## TASK OBJECTIVE
Note each line that includes the word "transform". Copy those lines.

## SOURCE DATA

--- BEGIN ---

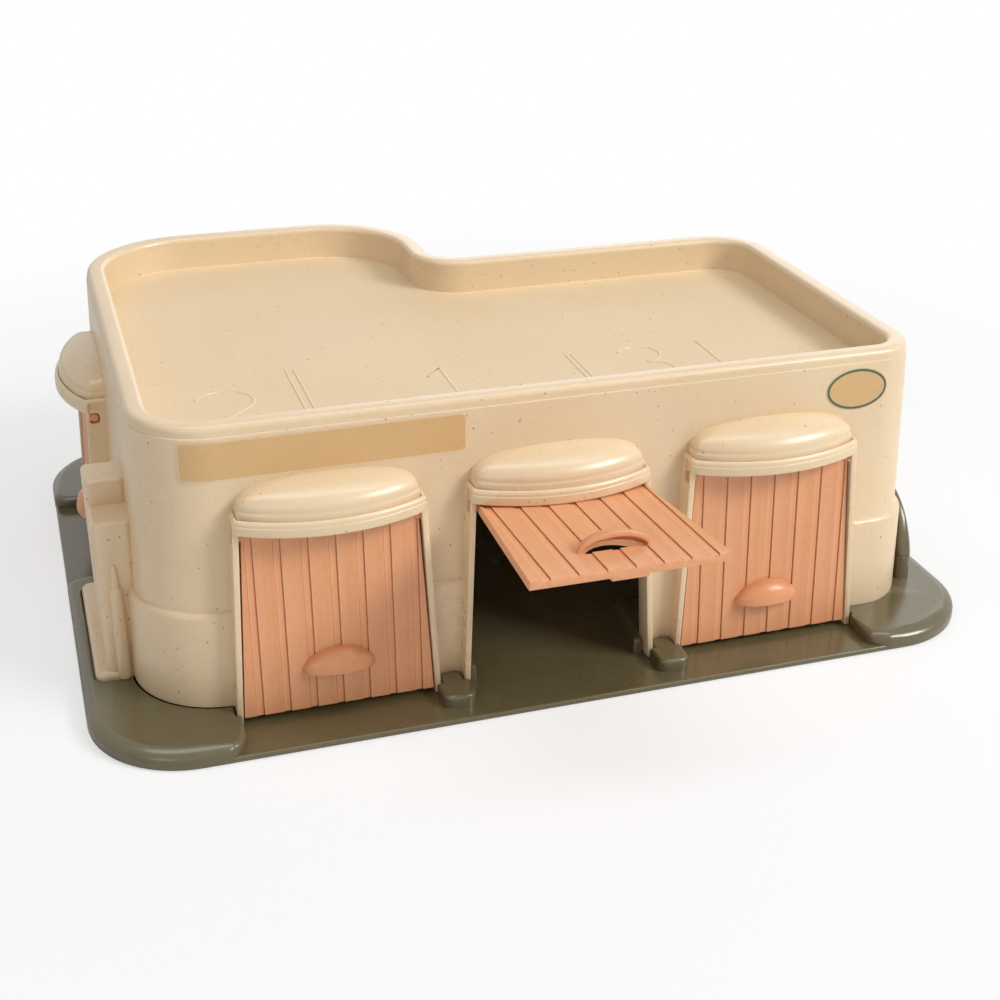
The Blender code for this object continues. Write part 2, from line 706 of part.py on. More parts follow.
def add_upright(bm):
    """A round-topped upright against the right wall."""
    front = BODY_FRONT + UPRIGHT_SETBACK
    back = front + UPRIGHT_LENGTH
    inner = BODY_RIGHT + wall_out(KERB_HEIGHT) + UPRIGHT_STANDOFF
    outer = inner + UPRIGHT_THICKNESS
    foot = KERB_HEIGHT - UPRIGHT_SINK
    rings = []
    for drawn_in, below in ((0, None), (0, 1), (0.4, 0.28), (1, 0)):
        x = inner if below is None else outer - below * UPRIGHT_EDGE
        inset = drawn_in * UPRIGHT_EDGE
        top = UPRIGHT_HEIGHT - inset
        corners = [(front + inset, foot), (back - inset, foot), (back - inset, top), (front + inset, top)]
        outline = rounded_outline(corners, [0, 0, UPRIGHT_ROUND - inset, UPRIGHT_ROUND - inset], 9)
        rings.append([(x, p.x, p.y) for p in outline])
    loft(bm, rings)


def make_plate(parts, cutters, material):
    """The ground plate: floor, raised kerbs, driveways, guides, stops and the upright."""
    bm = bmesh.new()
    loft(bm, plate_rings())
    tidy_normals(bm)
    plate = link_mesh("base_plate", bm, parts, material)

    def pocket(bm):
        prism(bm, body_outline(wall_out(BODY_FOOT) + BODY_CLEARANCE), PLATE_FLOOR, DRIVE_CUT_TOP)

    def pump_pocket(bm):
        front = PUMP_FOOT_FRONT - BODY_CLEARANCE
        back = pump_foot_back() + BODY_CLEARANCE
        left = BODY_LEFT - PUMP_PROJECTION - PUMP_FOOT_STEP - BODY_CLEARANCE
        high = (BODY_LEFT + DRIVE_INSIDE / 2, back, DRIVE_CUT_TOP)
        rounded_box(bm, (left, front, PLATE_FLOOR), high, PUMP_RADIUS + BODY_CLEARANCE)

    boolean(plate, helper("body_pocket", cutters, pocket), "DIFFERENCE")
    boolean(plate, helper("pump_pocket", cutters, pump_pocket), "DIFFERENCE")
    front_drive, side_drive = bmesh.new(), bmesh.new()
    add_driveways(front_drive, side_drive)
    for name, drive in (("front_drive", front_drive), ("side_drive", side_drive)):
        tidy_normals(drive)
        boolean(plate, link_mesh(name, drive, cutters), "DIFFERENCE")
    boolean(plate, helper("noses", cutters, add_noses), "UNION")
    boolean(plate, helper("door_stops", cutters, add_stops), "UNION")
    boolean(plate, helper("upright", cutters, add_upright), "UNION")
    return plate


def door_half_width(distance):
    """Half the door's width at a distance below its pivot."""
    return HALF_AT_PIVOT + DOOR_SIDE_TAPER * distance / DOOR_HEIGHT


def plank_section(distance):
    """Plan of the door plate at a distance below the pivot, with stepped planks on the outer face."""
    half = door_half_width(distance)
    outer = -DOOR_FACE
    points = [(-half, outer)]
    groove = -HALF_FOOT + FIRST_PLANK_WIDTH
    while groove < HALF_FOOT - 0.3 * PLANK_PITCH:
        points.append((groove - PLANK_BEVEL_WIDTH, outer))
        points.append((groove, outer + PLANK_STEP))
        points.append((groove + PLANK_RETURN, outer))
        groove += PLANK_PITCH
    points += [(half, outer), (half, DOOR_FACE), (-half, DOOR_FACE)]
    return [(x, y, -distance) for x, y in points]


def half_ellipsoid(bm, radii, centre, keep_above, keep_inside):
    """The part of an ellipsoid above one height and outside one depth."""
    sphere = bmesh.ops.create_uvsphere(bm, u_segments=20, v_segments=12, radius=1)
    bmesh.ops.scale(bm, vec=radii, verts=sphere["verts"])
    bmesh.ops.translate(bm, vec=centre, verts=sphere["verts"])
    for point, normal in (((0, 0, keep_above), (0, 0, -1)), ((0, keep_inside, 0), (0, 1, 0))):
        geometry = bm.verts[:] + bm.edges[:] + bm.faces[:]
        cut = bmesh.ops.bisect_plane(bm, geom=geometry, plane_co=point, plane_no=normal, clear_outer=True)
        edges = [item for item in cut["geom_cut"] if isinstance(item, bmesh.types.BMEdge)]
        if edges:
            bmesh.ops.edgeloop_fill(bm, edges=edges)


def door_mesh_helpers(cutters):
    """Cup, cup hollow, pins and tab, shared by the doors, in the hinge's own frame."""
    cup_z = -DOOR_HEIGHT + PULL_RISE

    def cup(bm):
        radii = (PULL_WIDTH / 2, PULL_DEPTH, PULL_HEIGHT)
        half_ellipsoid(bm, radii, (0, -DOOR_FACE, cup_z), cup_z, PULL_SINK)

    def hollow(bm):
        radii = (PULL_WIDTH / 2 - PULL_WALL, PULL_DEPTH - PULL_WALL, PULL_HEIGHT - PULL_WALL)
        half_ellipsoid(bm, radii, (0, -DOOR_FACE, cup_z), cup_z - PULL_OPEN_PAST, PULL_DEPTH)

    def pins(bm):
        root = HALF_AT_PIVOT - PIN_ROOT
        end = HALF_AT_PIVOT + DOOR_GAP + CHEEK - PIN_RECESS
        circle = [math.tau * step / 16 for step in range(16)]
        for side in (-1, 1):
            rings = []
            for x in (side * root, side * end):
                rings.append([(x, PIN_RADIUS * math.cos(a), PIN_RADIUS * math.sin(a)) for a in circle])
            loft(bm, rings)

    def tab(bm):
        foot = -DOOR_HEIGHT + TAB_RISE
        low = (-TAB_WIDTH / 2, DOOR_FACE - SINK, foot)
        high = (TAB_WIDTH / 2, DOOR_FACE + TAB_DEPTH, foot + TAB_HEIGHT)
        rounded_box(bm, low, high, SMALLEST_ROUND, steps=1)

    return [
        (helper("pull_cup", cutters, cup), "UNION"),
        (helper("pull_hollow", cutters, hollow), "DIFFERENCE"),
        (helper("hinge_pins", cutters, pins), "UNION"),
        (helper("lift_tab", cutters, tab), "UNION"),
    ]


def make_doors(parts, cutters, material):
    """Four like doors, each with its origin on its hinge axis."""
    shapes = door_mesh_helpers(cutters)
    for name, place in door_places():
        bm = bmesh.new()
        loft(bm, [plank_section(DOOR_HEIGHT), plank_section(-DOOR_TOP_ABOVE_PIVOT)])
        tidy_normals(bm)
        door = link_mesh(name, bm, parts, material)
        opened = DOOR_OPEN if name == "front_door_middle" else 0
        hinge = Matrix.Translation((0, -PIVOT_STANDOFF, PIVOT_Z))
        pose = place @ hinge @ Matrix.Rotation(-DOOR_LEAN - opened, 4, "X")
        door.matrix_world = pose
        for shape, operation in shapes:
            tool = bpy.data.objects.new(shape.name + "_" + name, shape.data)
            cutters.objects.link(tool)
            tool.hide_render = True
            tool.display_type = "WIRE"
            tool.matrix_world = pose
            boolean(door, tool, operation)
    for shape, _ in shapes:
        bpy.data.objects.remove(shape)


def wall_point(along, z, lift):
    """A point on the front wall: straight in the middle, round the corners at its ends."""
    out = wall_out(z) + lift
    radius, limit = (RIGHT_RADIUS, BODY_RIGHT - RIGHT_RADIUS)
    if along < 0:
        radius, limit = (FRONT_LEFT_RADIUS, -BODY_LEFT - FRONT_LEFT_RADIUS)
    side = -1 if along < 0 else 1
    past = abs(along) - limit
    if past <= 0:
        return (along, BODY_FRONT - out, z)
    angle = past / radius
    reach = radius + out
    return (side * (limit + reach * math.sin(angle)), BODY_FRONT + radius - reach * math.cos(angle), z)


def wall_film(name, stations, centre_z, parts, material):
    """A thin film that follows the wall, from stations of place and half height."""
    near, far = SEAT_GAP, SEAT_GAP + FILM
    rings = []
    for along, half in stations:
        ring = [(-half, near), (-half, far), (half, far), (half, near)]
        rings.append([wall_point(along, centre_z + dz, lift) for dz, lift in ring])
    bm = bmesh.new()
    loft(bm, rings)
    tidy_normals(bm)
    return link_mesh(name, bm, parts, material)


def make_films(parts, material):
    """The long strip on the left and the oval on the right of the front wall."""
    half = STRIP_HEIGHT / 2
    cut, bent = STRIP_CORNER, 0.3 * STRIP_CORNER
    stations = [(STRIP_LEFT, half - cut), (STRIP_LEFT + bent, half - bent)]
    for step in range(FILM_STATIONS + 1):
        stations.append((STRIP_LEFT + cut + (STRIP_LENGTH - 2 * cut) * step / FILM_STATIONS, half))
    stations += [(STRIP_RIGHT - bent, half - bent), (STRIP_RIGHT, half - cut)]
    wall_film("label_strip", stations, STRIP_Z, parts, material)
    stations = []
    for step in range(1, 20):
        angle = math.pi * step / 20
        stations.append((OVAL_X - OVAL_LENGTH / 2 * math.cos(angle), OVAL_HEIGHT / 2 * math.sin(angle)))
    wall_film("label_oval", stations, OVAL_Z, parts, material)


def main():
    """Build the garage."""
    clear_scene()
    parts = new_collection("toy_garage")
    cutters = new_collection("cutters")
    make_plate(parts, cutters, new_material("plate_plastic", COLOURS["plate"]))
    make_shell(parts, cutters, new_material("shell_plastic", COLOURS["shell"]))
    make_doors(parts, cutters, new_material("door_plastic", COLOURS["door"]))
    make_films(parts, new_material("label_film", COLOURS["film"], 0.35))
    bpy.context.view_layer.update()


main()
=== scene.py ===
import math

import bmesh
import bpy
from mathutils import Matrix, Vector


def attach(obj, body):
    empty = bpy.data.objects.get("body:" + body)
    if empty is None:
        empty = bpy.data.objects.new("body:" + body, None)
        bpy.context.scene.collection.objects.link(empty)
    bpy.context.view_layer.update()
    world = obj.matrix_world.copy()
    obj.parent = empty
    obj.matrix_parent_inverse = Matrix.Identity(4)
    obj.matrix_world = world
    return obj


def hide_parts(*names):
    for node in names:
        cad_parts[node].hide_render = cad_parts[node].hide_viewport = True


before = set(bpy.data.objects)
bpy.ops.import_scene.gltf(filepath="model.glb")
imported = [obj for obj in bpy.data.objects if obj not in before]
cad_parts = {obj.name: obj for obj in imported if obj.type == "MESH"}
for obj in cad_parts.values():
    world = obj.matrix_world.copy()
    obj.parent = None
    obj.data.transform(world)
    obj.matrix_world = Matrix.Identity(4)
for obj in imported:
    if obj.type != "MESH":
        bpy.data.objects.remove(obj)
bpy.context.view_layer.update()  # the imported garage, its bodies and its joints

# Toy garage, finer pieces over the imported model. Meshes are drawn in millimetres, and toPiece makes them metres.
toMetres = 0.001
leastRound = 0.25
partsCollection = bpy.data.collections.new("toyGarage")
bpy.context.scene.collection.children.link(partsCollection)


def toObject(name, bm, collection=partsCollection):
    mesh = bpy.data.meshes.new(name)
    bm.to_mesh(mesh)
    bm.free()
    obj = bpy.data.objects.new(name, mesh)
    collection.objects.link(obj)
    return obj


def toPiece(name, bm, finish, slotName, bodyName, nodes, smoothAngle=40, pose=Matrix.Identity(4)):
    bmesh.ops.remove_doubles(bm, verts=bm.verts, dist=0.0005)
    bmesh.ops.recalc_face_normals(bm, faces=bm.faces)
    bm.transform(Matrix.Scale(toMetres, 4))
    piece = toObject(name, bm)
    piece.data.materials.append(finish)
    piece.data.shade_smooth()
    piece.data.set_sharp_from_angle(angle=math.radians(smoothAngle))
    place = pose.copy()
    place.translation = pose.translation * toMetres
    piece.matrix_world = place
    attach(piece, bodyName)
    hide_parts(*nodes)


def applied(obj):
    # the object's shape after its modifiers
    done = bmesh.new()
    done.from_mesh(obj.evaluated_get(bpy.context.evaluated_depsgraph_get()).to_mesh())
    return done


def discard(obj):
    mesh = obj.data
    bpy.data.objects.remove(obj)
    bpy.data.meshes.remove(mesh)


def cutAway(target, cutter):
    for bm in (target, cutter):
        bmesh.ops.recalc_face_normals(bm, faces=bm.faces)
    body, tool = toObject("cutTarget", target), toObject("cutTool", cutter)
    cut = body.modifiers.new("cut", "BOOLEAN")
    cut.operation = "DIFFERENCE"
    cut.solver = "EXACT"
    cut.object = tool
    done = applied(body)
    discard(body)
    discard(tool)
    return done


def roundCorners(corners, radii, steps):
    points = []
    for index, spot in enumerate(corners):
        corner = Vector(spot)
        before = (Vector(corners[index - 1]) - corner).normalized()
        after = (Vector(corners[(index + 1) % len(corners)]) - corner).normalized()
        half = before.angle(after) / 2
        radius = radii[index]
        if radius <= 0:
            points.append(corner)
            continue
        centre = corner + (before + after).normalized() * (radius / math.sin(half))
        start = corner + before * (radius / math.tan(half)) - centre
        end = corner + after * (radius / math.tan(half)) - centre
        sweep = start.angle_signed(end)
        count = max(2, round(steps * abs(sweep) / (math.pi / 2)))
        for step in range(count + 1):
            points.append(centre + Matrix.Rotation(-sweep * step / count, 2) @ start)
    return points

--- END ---
--- BEGIN ---

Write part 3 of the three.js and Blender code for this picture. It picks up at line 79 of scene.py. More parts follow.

--- END ---

## THE ANSWER
    obj.data.transform(world)
    bm.transform(Matrix.Scale(toMetres, 4))